またこの日は、それとは趣の異なるちょっと思い出深い出来事があった。

初めての観戦ということもあり、観戦マナーを弁えていなかった僕たちは雨の中、傘をさしながら3人で観戦をしていたら、後ろに座っていた年季の入った赤色のユニフォームを着たおっちゃんサポーターから注意されてしまった。

おっちゃんあの時はごめんなさい。でもエメルソン選手が同点弾を決めた時、一緒にハイタッチして喜び合ったよね。知らない人同士でも一瞬で喜びや興奮を共有し合えるということが、スタジアムで観戦することの醍醐味だということをおっちゃんから教えて貰ったよ。

レインコートは持ってきていなかったので、その後は3人でずぶ濡れになりながらもアドレナリン全開で応援していた。
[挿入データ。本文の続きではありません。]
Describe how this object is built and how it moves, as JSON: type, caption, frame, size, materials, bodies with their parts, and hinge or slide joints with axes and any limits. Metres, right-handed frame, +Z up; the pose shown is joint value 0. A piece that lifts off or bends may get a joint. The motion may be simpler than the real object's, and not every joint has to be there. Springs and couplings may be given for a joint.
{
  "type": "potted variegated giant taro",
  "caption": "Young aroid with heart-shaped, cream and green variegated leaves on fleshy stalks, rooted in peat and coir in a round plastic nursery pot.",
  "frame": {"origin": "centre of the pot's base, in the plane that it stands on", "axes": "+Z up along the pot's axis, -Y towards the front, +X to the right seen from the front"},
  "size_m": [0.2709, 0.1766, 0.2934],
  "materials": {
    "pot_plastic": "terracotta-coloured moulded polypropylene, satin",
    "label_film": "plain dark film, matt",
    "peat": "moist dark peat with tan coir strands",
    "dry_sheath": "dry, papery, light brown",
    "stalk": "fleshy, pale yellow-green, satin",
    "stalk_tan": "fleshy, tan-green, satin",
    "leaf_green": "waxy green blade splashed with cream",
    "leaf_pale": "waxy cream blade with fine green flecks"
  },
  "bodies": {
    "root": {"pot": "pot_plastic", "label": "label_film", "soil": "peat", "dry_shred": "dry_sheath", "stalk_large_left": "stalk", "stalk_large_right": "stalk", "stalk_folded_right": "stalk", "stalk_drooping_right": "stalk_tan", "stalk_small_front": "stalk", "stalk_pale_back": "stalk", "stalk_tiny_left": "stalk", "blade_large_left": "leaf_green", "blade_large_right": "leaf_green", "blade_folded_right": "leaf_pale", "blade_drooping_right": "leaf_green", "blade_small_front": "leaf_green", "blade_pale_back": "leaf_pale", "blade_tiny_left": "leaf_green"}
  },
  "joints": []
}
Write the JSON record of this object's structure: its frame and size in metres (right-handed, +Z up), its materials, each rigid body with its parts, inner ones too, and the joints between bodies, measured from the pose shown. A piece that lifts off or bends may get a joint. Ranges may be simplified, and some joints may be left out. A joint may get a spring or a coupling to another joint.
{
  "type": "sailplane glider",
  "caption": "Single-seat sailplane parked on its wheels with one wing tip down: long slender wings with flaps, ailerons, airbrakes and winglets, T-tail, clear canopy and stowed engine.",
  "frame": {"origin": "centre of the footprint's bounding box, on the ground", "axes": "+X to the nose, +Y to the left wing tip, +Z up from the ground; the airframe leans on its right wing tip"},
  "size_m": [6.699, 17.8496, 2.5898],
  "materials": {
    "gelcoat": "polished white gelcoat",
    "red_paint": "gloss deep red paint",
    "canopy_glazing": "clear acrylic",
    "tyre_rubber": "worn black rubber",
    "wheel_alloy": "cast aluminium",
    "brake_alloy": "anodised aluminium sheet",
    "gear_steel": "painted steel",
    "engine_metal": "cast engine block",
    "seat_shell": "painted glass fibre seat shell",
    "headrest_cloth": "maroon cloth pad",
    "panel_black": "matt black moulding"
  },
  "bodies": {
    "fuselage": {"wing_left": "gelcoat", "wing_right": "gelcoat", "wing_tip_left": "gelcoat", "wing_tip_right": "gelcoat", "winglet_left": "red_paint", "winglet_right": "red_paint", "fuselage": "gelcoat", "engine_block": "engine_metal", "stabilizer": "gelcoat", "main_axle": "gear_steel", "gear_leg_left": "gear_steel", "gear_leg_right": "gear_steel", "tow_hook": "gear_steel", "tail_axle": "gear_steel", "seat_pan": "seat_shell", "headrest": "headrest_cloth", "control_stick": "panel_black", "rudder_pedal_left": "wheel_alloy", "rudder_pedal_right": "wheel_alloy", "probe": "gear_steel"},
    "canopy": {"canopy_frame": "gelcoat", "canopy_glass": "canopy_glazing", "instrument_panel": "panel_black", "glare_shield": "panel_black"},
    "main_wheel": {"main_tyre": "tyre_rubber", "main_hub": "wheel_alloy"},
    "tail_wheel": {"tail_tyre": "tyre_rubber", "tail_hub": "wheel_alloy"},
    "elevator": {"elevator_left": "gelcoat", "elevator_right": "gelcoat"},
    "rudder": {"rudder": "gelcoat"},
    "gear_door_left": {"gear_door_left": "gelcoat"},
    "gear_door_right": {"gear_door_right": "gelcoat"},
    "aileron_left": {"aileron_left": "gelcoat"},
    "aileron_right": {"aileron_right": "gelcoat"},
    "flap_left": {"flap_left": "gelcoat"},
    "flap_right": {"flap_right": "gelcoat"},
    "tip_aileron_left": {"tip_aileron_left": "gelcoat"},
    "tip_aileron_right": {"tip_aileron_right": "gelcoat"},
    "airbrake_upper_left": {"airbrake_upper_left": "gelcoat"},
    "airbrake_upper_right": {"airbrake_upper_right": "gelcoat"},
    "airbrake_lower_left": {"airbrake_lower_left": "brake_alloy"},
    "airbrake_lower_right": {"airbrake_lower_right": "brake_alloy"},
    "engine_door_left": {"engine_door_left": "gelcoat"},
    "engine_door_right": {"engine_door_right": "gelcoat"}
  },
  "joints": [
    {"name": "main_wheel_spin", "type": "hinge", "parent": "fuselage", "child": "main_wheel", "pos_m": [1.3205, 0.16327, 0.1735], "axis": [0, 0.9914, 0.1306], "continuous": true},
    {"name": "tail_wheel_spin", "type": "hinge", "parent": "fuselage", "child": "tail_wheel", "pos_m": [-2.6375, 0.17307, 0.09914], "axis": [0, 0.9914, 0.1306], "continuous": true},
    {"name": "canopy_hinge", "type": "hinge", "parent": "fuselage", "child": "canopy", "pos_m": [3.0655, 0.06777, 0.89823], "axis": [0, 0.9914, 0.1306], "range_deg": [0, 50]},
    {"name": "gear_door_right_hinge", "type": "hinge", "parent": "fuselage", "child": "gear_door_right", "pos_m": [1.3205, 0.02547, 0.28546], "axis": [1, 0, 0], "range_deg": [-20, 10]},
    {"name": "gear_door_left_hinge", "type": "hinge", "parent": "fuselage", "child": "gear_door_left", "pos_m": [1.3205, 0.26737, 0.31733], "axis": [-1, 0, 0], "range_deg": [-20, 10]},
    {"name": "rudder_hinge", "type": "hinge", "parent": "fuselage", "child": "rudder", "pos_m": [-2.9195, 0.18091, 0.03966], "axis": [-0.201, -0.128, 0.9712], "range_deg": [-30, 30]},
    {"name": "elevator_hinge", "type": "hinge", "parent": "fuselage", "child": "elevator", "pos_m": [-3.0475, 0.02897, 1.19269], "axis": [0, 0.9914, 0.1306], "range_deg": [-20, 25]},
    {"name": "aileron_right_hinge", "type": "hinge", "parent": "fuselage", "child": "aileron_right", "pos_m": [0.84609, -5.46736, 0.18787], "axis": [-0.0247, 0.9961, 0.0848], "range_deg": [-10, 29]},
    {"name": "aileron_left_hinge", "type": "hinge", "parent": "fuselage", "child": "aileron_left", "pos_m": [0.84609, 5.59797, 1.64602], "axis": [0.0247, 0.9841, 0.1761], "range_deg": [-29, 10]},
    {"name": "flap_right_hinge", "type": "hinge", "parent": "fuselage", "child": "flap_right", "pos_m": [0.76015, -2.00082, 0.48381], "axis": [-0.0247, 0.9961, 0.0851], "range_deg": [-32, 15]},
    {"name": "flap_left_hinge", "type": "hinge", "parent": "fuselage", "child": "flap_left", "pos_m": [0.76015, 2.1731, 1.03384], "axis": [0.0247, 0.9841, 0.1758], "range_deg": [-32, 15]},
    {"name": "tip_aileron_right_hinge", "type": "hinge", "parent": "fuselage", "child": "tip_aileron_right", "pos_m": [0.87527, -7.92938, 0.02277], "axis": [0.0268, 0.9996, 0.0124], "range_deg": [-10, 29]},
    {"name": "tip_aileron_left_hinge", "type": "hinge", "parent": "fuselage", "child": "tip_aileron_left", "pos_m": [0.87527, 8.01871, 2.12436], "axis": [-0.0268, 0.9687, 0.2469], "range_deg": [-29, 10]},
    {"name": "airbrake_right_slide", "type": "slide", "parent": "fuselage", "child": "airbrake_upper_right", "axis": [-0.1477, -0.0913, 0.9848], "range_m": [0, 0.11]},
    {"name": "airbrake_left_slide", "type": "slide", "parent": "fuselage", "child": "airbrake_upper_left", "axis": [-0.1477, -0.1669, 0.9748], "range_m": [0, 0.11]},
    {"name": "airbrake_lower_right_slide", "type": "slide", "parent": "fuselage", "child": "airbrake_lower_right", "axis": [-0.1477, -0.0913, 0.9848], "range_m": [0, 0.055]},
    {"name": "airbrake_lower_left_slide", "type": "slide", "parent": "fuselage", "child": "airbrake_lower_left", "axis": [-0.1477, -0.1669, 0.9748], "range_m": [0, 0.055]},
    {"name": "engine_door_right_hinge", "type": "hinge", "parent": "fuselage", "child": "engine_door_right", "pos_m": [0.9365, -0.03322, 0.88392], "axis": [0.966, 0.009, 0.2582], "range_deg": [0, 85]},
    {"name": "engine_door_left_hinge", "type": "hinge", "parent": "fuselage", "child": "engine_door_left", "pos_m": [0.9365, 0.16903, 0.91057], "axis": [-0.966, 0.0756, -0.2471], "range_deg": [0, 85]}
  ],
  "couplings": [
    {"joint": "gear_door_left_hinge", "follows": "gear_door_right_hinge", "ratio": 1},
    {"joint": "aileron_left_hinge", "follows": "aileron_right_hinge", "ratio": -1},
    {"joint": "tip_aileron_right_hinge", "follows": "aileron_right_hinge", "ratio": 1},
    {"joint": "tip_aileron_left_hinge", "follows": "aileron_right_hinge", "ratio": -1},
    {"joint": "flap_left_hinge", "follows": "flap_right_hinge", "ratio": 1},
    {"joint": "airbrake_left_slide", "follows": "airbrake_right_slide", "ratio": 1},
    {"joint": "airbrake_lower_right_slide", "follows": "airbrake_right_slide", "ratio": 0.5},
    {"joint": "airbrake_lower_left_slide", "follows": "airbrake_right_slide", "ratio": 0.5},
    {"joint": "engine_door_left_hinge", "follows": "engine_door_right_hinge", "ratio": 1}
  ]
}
ただ11月で少し肌寒かったということもあり、ハーフタイムに3人で座席後方の電光掲示板の真下にある、若干屋根があるところに移り、残りの45分間はそこで飛び続けていた。

あれから数え切れないくらいの試合を埼玉スタジアムで観戦したが、あの席とは呼べない何とも言えないスペースで見たレッズの光景は今でも僕にとってはかけがえのない思い出である。

それからの僕とレッズ

初観戦からすっかりレッズの虜になり、週末に自分のサッカーの練習や試合がない日は埼玉スタジアムへよく連れて行ってもらっていた。

2002年 2ndステージ 第6節 9月28日 清水エスパルス戦

この日も僕は相変わらず南ゴール裏でピョンピョン跳ねながら応援していた。ただあの”はじめてレッズを生でみた日”と唯一違っていたのは、父に買ってもらったレプリカユニフォーム、タオル、メガフォンを身に纏っていたことだった。それらのグッズが間違いなく僕の応援のモチベーションをさらに後押ししてくれた。そしてそんな僕の姿をプロのカメラマンの方が偶然撮って下さっており、その写真がマッチデープログラムの“Supporters’ PICS”というページに取り上げられていたのである。

ミニメガホン片手に満面の笑顔で応援する僕

あれから21年の時が経ち、久しぶりに浦和の実家に帰省したときに、この懐かしい冊子を見つけ、過去の記憶が少しずつ蘇ってきたのだった。僕のレッズの記憶の原点はここにあり、レッズに対する熱意と愛情は、満面の笑顔で応援していたこの時のまま、何も変わっていないことをしみじみと感じた。

僕もアラサーになり、つい先日一人目の子供である娘が産まれた。娘がもう少し大きくなったら、可愛らしいキッズ用のユニフォームを着せて、一緒に観戦に訪れたいと思っている。もしかしたらレッズサポーターの迫力と熱気にびっくりして泣いちゃうかもしれないが、他の見知らぬ人たちと感情を共有することの喜びを、娘にも感じてもらえたらなと思う。それが我々人々の人生をより彩りのあるものにしてくれているということを知っているから。


トゥット選手が表紙のマッチデープログラム

P.S. 僕の写真が掲載されたマッチデープログラムの表紙は、奇しくも当時僕が一番好きだった応援歌、トゥットゴールでお馴染みトゥット選手だった。